[START Data]

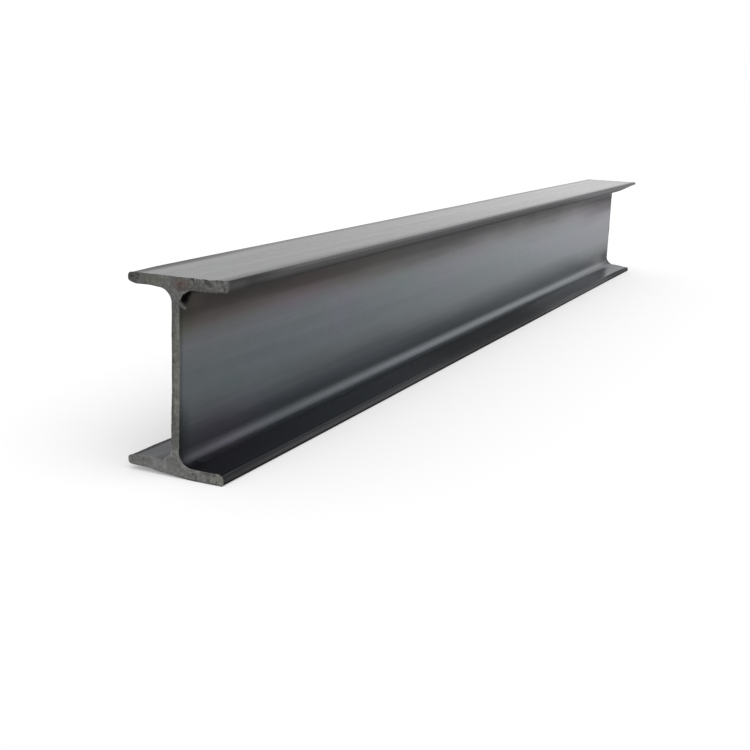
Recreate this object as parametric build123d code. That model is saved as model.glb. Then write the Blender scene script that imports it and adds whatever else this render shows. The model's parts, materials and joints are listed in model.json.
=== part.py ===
from build123d import *
import os

# A length of hot-rolled steel H-beam with parallel flanges: one bar, rolled in one piece and cut square at both ends.
# Units are millimetres. X runs along the beam, Y across its flanges and Z up its web.
# The origin is at the middle of the beam, on the underside of the bottom flange, which the beam stands on.

# The section, as the rolls leave it
depth = 100.0               # over both flanges
flange_width = 55.0
web_thickness = 4.1
flange_thickness = 5.7
root_radius = 7.0           # where a flange runs into the web
inner_toe_radius = 1.8      # the flange tip's edge on the web side
outer_toe_radius = 1.2      # the flange tip's edge on the outer face

# The cut length
length = 860.0

STEEL_DENSITY = 7.85e-6     # kg for each cubic millimetre


def section_outline():
    """The H shape with square corners: two flanges, and the web between their inner faces."""
    flange_centre = (depth - flange_thickness) / 2
    with BuildSketch() as outline:
        with Locations((0, depth / 2 + flange_centre), (0, depth / 2 - flange_centre)):
            Rectangle(flange_width, flange_thickness)
        with Locations((0, depth / 2)):
            Rectangle(web_thickness, depth - 2 * flange_thickness)
    return outline.sketch


def corners_at(sketch, across, up):
    """The corners that lie this far from the web's centre plane and this far from mid-depth, on any side."""
    near = 1e-4
    return [
        corner
        for corner in sketch.vertices()
        if abs(abs(corner.X) - across) < near and abs(abs(corner.Y - depth / 2) - up) < near
    ]


def rolled_section():
    """The H shape with its root fillets and the rounded edges of its flange tips."""
    inner_face = depth / 2 - flange_thickness
    section = section_outline()
    section = fillet(corners_at(section, web_thickness / 2, inner_face), root_radius)
    section = fillet(corners_at(section, flange_width / 2, inner_face), inner_toe_radius)
    section = fillet(corners_at(section, flange_width / 2, depth / 2), outer_toe_radius)
    return section


def h_beam():
    """The section drawn across the beam and run half the cut length each way."""
    return extrude(Plane.YZ * rolled_section(), length / 2, both=True)


beam = h_beam()
os.makedirs("parts", exist_ok=True)
export_step(beam, "parts/h_beam.step")

section_area = beam.volume / length
print(f"h_beam: section {section_area:.1f} mm2, {section_area * STEEL_DENSITY * 1000:.2f} kg/m,",
      f"{beam.volume * STEEL_DENSITY:.2f} kg over {length:.0f} mm")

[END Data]

# [What needs to be done]
Word for word, quote the lines of the material from the first line through the line with "STEEL_DENSITY = 7.85e-6", both ends included.

# [Written solution]
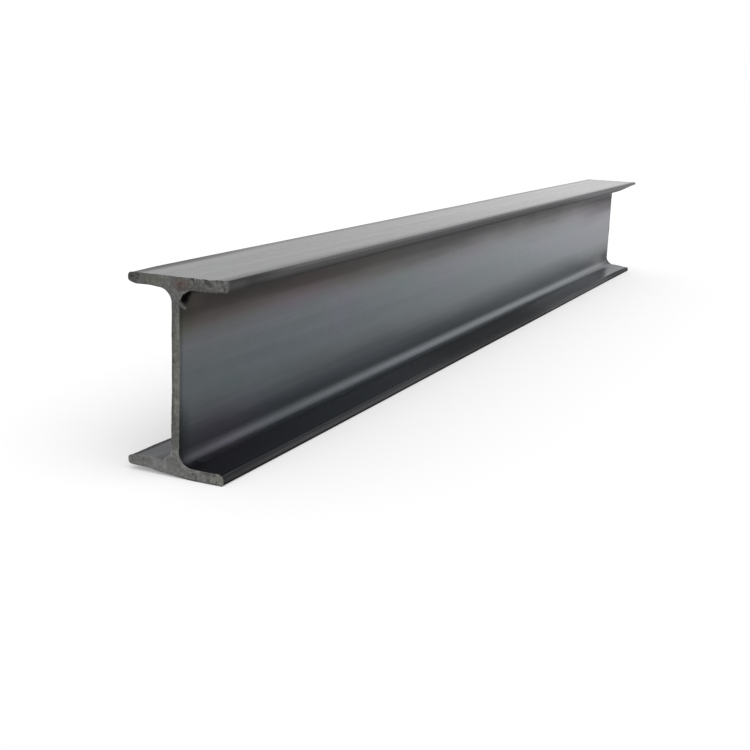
Recreate this object as parametric build123d code. That model is saved as model.glb. Then write the Blender scene script that imports it and adds whatever else this render shows. The model's parts, materials and joints are listed in model.json.
=== part.py ===
from build123d import *
import os

# A length of hot-rolled steel H-beam with parallel flanges: one bar, rolled in one piece and cut square at both ends.
# Units are millimetres. X runs along the beam, Y across its flanges and Z up its web.
# The origin is at the middle of the beam, on the underside of the bottom flange, which the beam stands on.

# The section, as the rolls leave it
depth = 100.0               # over both flanges
flange_width = 55.0
web_thickness = 4.1
flange_thickness = 5.7
root_radius = 7.0           # where a flange runs into the web
inner_toe_radius = 1.8      # the flange tip's edge on the web side
outer_toe_radius = 1.2      # the flange tip's edge on the outer face

# The cut length
length = 860.0

STEEL_DENSITY = 7.85e-6     # kg for each cubic millimetre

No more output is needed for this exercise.